As we walked, the view of the Helderberg Escarpment unfolded before us, hazy and mystical in the distance. It’s one of my favorite sights, no matter the season. Today, the escarpment was wrapped in low-hanging clouds that seemed to drift like veils over the peaks, partially hiding the majesty of John B. Thacher State Park. The cliffs appeared darker than usual, as if the rain had deepened their hue, but they stood steadfast, a reminder of time and resilience.

Even in the stillness of winter, nature abounds. Along the roadside, tufts of hardy grasses pushed through the damp soil. Birds—mostly sparrows and juncos—flitted in and out of the bare hedgerows, their feathers puffed against the cool, wet breeze. A red-tailed hawk soared above the field, its broad wings cutting through the layers of gray sky, scanning the ground for movement. The hawk reminded me that life doesn’t stop just because the earth is quieter and colder. It adapts and carries on.

The wind began to blow steadily as we walked, but it didn’t bother us. There’s comfort in the rhythm of the few remaining brown leaves hanging from the trees. My wife and I talked about everything and nothing, savoring the simplicity of the moment. It’s amazing how a walk can make the world feel bigger and smaller all at once.

We paused near the edge of the field, where the road bends slightly, offering a better view of the escarpment. I found myself grateful for days like this. Even in the heart of winter, the landscape hums with quiet vitality. The field, the hills, the trees—everything is alive, even if it’s resting or waiting.

As we turned back toward home, I caught a glimpse of a flock of geese flying low, their honks echoing faintly through the misty air.
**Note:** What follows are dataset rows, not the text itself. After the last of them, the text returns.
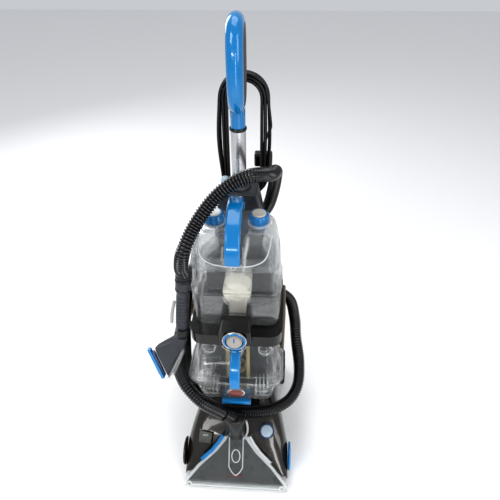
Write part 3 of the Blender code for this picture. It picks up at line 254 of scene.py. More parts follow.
def add_tube(bm, path, radius, sides=12, pattern=None):
    """A round tube along a path.  pattern gives the radius at a distance along it."""
    total = route_length(path)
    frames = frames_along(path)
    profile = pattern(total) if pattern else [(0.0, 0.0)] + [
        (radius, total * i / (len(path) - 1)) for i in range(len(path))] + [(0.0, total)]
    made = add_turned(bm, profile, (0, 0, 0), (0, 0, 1), sides)
    step = total / (len(path) - 1)
    for v in made:
        place = min(max(v.co.z / step, 0.0), len(path) - 1.0)
        i = min(int(place), len(path) - 2)
        share = place - i
        a, b = frames[i], frames[i + 1]
        middle = a[0].lerp(b[0], share)
        across = a[1].lerp(b[1], share).normalized()
        up = a[2].lerp(b[2], share).normalized()
        v.co = middle + across * v.co.x + up * v.co.y
    return made


# ---------------------------------------------------------------- finishes
def start_group(name, inputs, outputs):
    tree = bpy.data.node_groups.new(name, "ShaderNodeTree")
    for label, default in inputs:
        socket = tree.interface.new_socket(label, in_out="INPUT", socket_type="NodeSocketFloat")
        socket.default_value = default
    for label in outputs:
        tree.interface.new_socket(label, in_out="OUTPUT", socket_type="NodeSocketFloat")
    return tree, tree.nodes.new("NodeGroupInput"), tree.nodes.new("NodeGroupOutput")


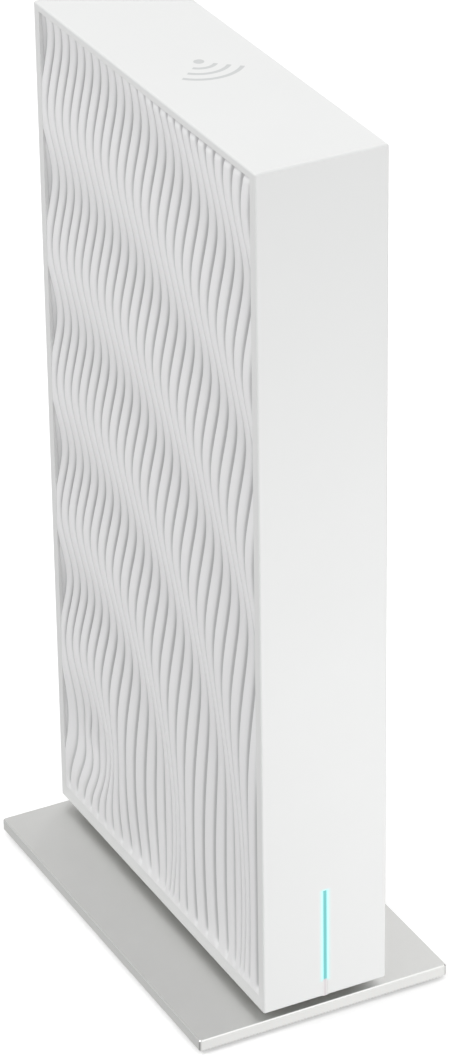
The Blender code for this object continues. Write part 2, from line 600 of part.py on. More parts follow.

I smiled, thinking how they were following their rhythms, adjusting to the weather, just as we all do.

Back at our door, with damp coats and warm hearts, I realized that this walk was more than just a stroll. It reminded us how deeply we’re connected to the place we call home and the seasons that shape our days. Even on a warm winter day like this, with its soft rains and muted colors, nature has a way of speaking—if we take the time to listen.